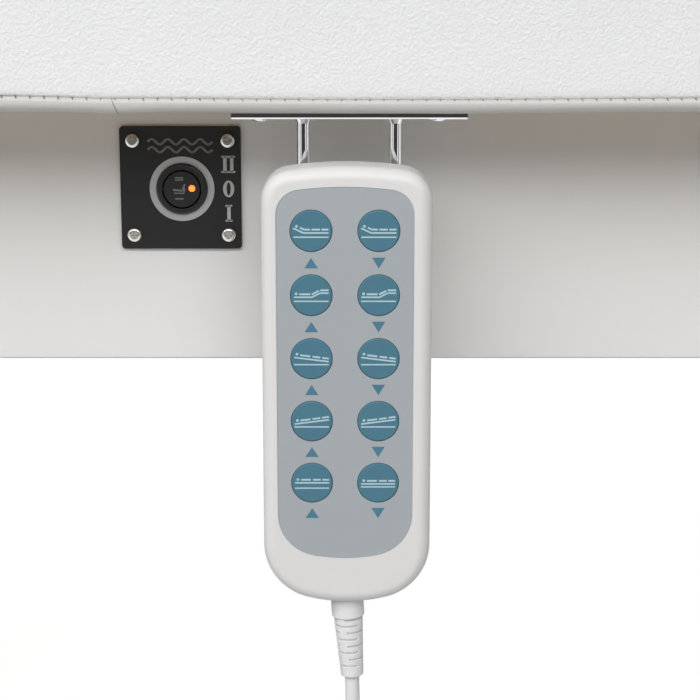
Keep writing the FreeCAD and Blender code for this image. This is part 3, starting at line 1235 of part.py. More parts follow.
def make_rocker():
    """The round rocker of the heater switch with its cross pin."""
    ball = Part.makeSphere(ROCKER_SPHERE_R, V(SWITCH_X, ROCKER_Y, SWITCH_Z))
    slab = box(SWITCH_X - 10, SWITCH_X + 10, ROCKER_Y - ROCKER_HALF_T, ROCKER_Y + ROCKER_HALF_T,
               SWITCH_Z - 10, SWITCH_Z + 10)
    pin = rod(SWITCH_X - ROCKER_PIN_HALF, ROCKER_Y, SWITCH_Z, (1, 0, 0), ROCKER_PIN_R, 2 * ROCKER_PIN_HALF)
    return join([ball.common(slab), pin])


def make_control_box():
    """The control box on the front rail, with a row of round sockets and a mains inlet."""
    case = box(BOX_X[0], BOX_X[1], -RAIL_IN_Y, -RAIL_IN_Y + BOX_DEPTH, BOX_Z[0], BOX_Z[1])
    case = case.makeFillet(4, edges_where(case, lambda p: near(p.y, -RAIL_IN_Y + BOX_DEPTH)))
    middle_y, middle_z = -RAIL_IN_Y + BOX_DEPTH / 2, (BOX_Z[0] + BOX_Z[1]) / 2
    sockets = [rod(BOX_X[1] - 5, middle_y + i * 18, middle_z, (1, 0, 0), 5, 6) for i in (-2, -1, 0, 1, 2)]
    inlet = box(BOX_X[0] - 1, BOX_X[0] + 12, middle_y - 13.5, middle_y + 13.5, middle_z - 10, middle_z + 10)
    mouth = rod(GLAND_X, GLAND_Y, BOX_Z[0] - 1, (0, 0, 1), CORD_R + 0.5, 4)
    return less(case, sockets + [inlet, mouth])


def make_cord_gland():
    """The cord gland under the control box."""
    z = BOX_Z[0]
    nut = rod(GLAND_X, GLAND_Y, z - 14, (0, 0, 1), 9, 14)
    dome = Part.makeCone(4.6, 7.6, GLAND_LENGTH - 14, V(GLAND_X, GLAND_Y, z - GLAND_LENGTH), V(0, 0, 1))
    return join([nut, dome]).cut(rod(GLAND_X, GLAND_Y, z - GLAND_LENGTH - 1, (0, 0, 1), CORD_R + FINE,
                                     GLAND_LENGTH + 2))


def make_cord():
    """The handset cord, a round cable that hangs in one free loop from the sleeve to the gland."""
    spline = Part.BSplineCurve()
    spline.buildFromPoles([V(*p) for p in CORD_POINTS], False, 2)
    print("cord length", round(spline.length(), 1))
    path = Part.Wire(spline.toShape())
    start = V(*CORD_POINTS[0])
    profile = Part.Wire(Part.makeCircle(CORD_R, start, V(*CORD_POINTS[1]) - start))
    return path.makePipeShell([profile], True, False)


def main():
    """Builds and writes every node."""
    os.makedirs("parts", exist_ok=True)
    export("base_frame", make_base_frame())
    export("base_end_caps", make_end_caps())
    export("levelling_feet", make_levelling_feet())
    export("head_column_outer", make_column_outer(-COLUMN_X))
    export("foot_column_outer", make_column_outer(COLUMN_X))
    export("column_bolts", make_column_bolts())
    export("column_drives", make_column_drives())
    export("column_collars", make_collars())
    export("head_column_middle", make_column_middle(-COLUMN_X))
    export("foot_column_middle", make_column_middle(COLUMN_X))
    export("head_column_inner", make_head_inner())
    export("foot_column_inner", make_foot_inner())
    export("head_pivot_shaft", make_pivot_shaft())

    export("top_frame", make_top_frame())
    export("front_apron",
           make_side_apron(-1,
                           [switch_hole()] + plate_screw_holes(-APRON_Y - 1, -APRON_Y + PLATE_SCREW_LENGTH)))
    export("rear_apron", make_side_apron(1, []))
    export("end_aprons", make_end_aprons())
    export("seat_board", make_board(BACK_END, SEAT_END, hanger_holes()))
    seat_mat = (BACK_END + MAT_MARGIN, SEAT_END - MAT_MARGIN)
    export("seat_cushion", make_cushion(BACK_END, SEAT_END, (BACK_END, SEAT_END), [mat(*seat_mat, FIT)]))
    export("seat_heating_mat", mat(*seat_mat))

    export("back_frame", make_back_frame())
    ledge = face_opening(-HOLE_LEDGE, UNDERSIDE_Z - 1, UNDERSIDE_Z + BOARD_T + 1)
    export("back_board", make_board(HEAD_X, BACK_END, [ledge]))
    back_mat = (HOLE_X + HOLE_LENGTH / 2 + MAT_MARGIN / 2, BACK_END - MAT_MARGIN)
    opening = face_opening(0, UNDERSIDE_Z - 1, TOP_Z + 1)
    export("back_cushion",
           round_opening(make_cushion(HEAD_X, BACK_END, (BACK_END,), [opening, mat(*back_mat, FIT)])))
    export("back_heating_mat", mat(*back_mat))
    export("face_plug", make_face_plug())

    export("thigh_frame", make_thigh_frame())
    export("thigh_board", make_board(SEAT_END, THIGH_END))
    export("thigh_cushion", make_cushion(SEAT_END, THIGH_END, (SEAT_END,)))
    export("calf_frame", make_calf_frame())
    export("calf_board", make_board(THIGH_END, FOOT_X))
    export("calf_cushion", make_cushion(THIGH_END, FOOT_X, ()))
    export("leg_link", make_leg_link())

    back = (BACK_REAR, BACK_ROD_PIN, BACK_ACTUATOR_Y, BACK_FORK_GAP)
    leg = (LEG_REAR, LEG_ROD_PIN, LEG_ACTUATOR_Y, LEG_FORK_GAP)
    export("back_actuator", make_actuator(*back, 1))
    export("back_actuator_rod", make_actuator_rod(*back))
    export("leg_actuator", make_actuator(*leg, -1))
    export("leg_actuator_rod", make_actuator_rod(*leg))

    export("hanger_bracket", make_hanger_bracket())
    export("hanger_screws", make_hanger_screws())
    export("switch_plate", make_switch_plate())
    export("switch_plate_screws", make_plate_screws())
    export("switch_housing", make_switch_housing())
    export("heater_rocker", make_rocker())
    export("control_box", make_control_box())
    export("cord_gland", make_cord_gland())
    export("handset_cord", make_cord())

    export("handset_front_shell", make_front_shell())
    export("handset_rear_shell", make_rear_shell())
    export("handset_overlay", make_overlay())
    export("handset_circuit_board", make_circuit_board())
    export("handset_strain_relief", make_strain_relief())
    for name, x, z in key_places():
        export(name, make_key(x, z))


main()
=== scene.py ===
"""Electric massage table: looks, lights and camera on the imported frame.

Lengths are in metres, and in millimetres where a comment or a name says so."""
import bpy
import bmesh
import math
import numpy as np
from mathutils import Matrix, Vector


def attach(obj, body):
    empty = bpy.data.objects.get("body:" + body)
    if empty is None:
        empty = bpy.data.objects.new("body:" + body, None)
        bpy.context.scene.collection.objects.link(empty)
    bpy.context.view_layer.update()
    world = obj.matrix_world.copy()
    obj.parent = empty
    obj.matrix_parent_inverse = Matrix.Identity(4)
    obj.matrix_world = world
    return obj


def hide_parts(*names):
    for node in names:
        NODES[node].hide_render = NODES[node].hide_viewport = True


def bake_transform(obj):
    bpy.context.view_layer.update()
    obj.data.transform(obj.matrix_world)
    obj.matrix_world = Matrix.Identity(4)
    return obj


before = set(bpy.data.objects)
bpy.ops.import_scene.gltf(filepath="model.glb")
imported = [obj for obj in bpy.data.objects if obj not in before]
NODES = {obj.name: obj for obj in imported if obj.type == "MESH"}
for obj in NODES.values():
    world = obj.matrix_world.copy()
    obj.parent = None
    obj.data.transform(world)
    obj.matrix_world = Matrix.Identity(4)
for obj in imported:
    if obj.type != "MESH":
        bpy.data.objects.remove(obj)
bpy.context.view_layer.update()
MM = 0.001

# Sizes that the part's source has too, in millimetres
HEAD_X, BACK_END, SEAT_END, THIGH_END, FOOT_X = -950.0, -310.0, 110.0, 470.0, 950.0
HALF_WIDTH, UNDER_Z, TOP_Z = 350.0, 520.0, 620.0
HALF_GAP = 4.0
BOARD_INSET, BOARD_TOP = 7.0, 535.0
HOLE_X, HOLE_HALF_X, HOLE_HALF_Y = -750.0, 105.0, 65.0
HINGE_Y = 214.0
KEY_FACE_Y, LABEL_Y = -348.95, -348.8
PLATE_X, PLATE_Z, PLATE_Y = -169.7, 482.6, -291.6
SWITCH_X, SWITCH_Z, ROCKER_FACE_Y = -169.2, 482.2, -293.2


# Objects and meshes

def add_object(name, data):
    """A new object with that data, in the scene."""
    obj = bpy.data.objects.new(name, data)
    bpy.context.collection.objects.link(obj)
    return obj


def outward_mesh(name, points_mm, faces):
    """A mesh from points in millimetres, its faces turned outwards."""
    mesh = bpy.data.meshes.new(name)
    mesh.from_pydata([tuple(c * MM for c in point) for point in points_mm], [], faces)
    mesh.validate()
    bm = bmesh.new()
    bm.from_mesh(mesh)
    bmesh.ops.recalc_face_normals(bm, faces=bm.faces)
    bm.to_mesh(mesh)
    bm.free()
    return mesh


def final_mesh(obj):
    """The mesh that a curve makes, or that an object has after its modifiers."""
    bpy.context.view_layer.update()
    return bpy.data.meshes.new_from_object(obj.evaluated_get(bpy.context.evaluated_depsgraph_get()))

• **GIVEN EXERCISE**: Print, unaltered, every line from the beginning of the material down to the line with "return join([ball.common(slab), pin])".

• **RESULT OF THIS TASK**:
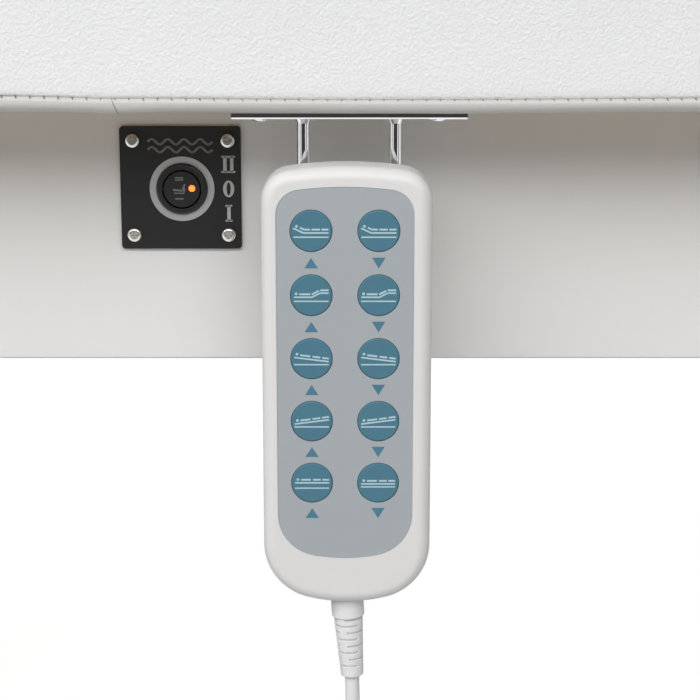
Keep writing the FreeCAD and Blender code for this image. This is part 3, starting at line 1235 of part.py. More parts follow.
def make_rocker():
    """The round rocker of the heater switch with its cross pin."""
    ball = Part.makeSphere(ROCKER_SPHERE_R, V(SWITCH_X, ROCKER_Y, SWITCH_Z))
    slab = box(SWITCH_X - 10, SWITCH_X + 10, ROCKER_Y - ROCKER_HALF_T, ROCKER_Y + ROCKER_HALF_T,
               SWITCH_Z - 10, SWITCH_Z + 10)
    pin = rod(SWITCH_X - ROCKER_PIN_HALF, ROCKER_Y, SWITCH_Z, (1, 0, 0), ROCKER_PIN_R, 2 * ROCKER_PIN_HALF)
    return join([ball.common(slab), pin])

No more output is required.